The exterior of Theddlethorpe St. Helen's Church, Lincolnshire
Many years ago, a distant cousin on the Fowler side of the family researched and wrote a history of the family, tracing them back to Nansemond, Virginia, and someone else figured out that the William and Margaret Fowler who traveled across the Atlantic on the ship Abigail in 1621 almost certainly originally came from a tiny settlement called Theddlethorpe St. Helen in Lincolnshire, England. As Lincolnshire just happens to be the county where the Wesleys lived in a market town called Epworth, I had hoped that I'd get to visit the spot for a homecoming of sorts, but given the difficulty of transportation, it didn't look likely. However, my friend Louise Howard (mentioned prominently in another post) talked with the Rev. Stuart Gunson and his wife Marion who are very active at Wesley Memorial Methodist Church, and they took me on a whirlwind tour of the Lincolnshire countryside and into Lincoln itself.
Theddlethorpe St. Helen was originally built in the 14th century but was largely rebuilt in 1866, and it is located near Mablethorpe, not far from the coast. Still in use, it offers a service of Holy Communion once a month and a service of Evensong the fourth Sunday of each month. The interior shows inevitable signs of wear and tear from centuries of use, and there were tarps over some of the furnishings, but there were also fresh flowers in front of the baptismal font and paraments on the altar and pulpit. We walked around and looked, and I took some pictures.

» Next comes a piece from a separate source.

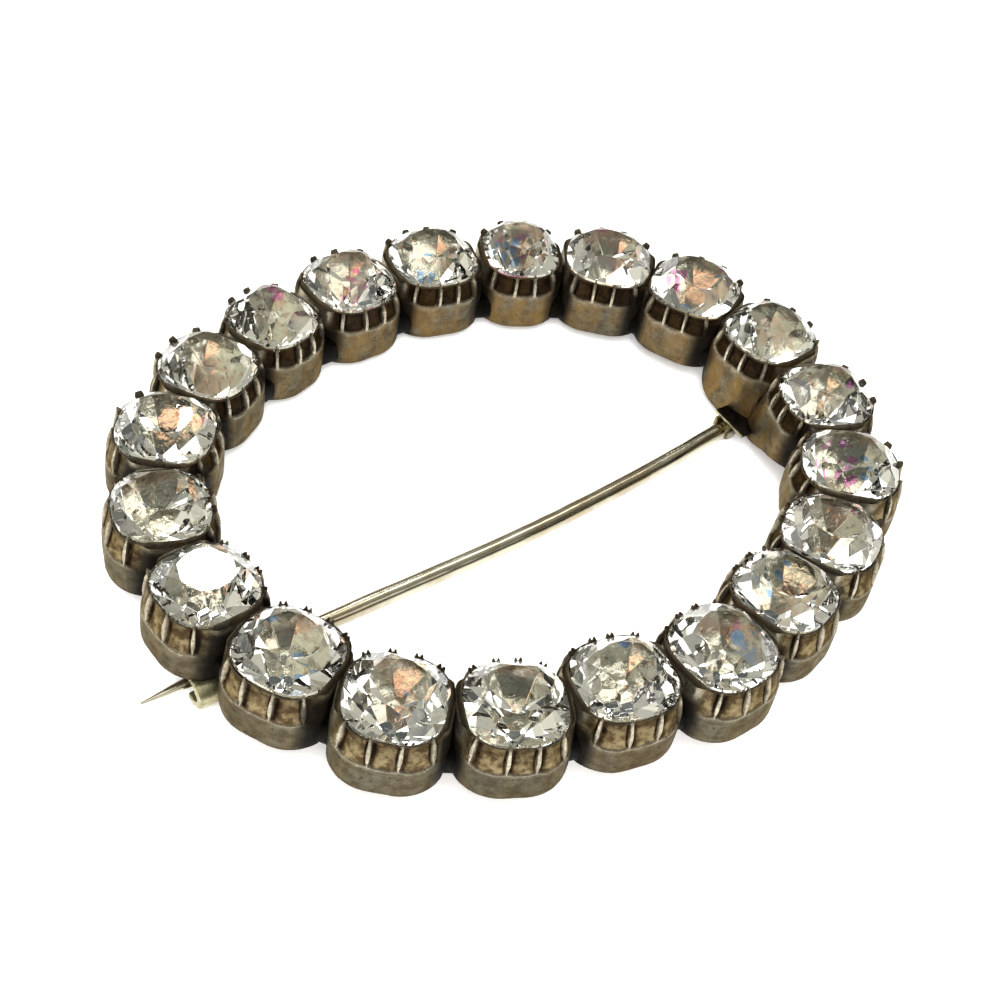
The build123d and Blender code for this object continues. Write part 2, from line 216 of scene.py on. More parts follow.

Then we went outside to poke around in the graveyard to see if we could locate any long-dead Fowler ancestors, but the headstones are so ancient that many have disintegrated into the earth or become impossible to read, but once we stomped down some of the high grass, we did find a couple of tombstones from the 19th and 20th centuries, so I figured they must be distant cousins and snapped a picture anyway.
Stuart offered to take one of me standing next to the church after jokingly asking me if I felt my heart strangely warmed, if I felt any sense of homecoming or belonging there. I had to say that I didn't feel any particular pull towards the place, but it was undeniably beautiful in its faded Gothic splendor, set in the shade trees in a sea of green. Even though I didn't find the graves of my great-great-zillions of times back great-grandparents or get some eerie sense of coming full circle, it satisfied a deep yearning on my part to stand where they might have stood, where they were probably baptized and almost certainly were married.
Everyone wants to feel part of a story bigger than her/himself, and this was more than likely a piece of my family history, a piece of ground into which my roots were planted, but you know what? Even if it wasn't MY set of Fowlers, in a sense it doesn't matter because this was a church, a place of Christian worship, a sacred site where down the years, countless knees have bent in prayer, voices have been lifted in song, hands have been clasped in supplication. These are my foremothers and forefathers, even if there is no genetic tie between us, and their faith is my faith, even all these centuries later in a land they could never have imagined. And that is homecoming enough for me.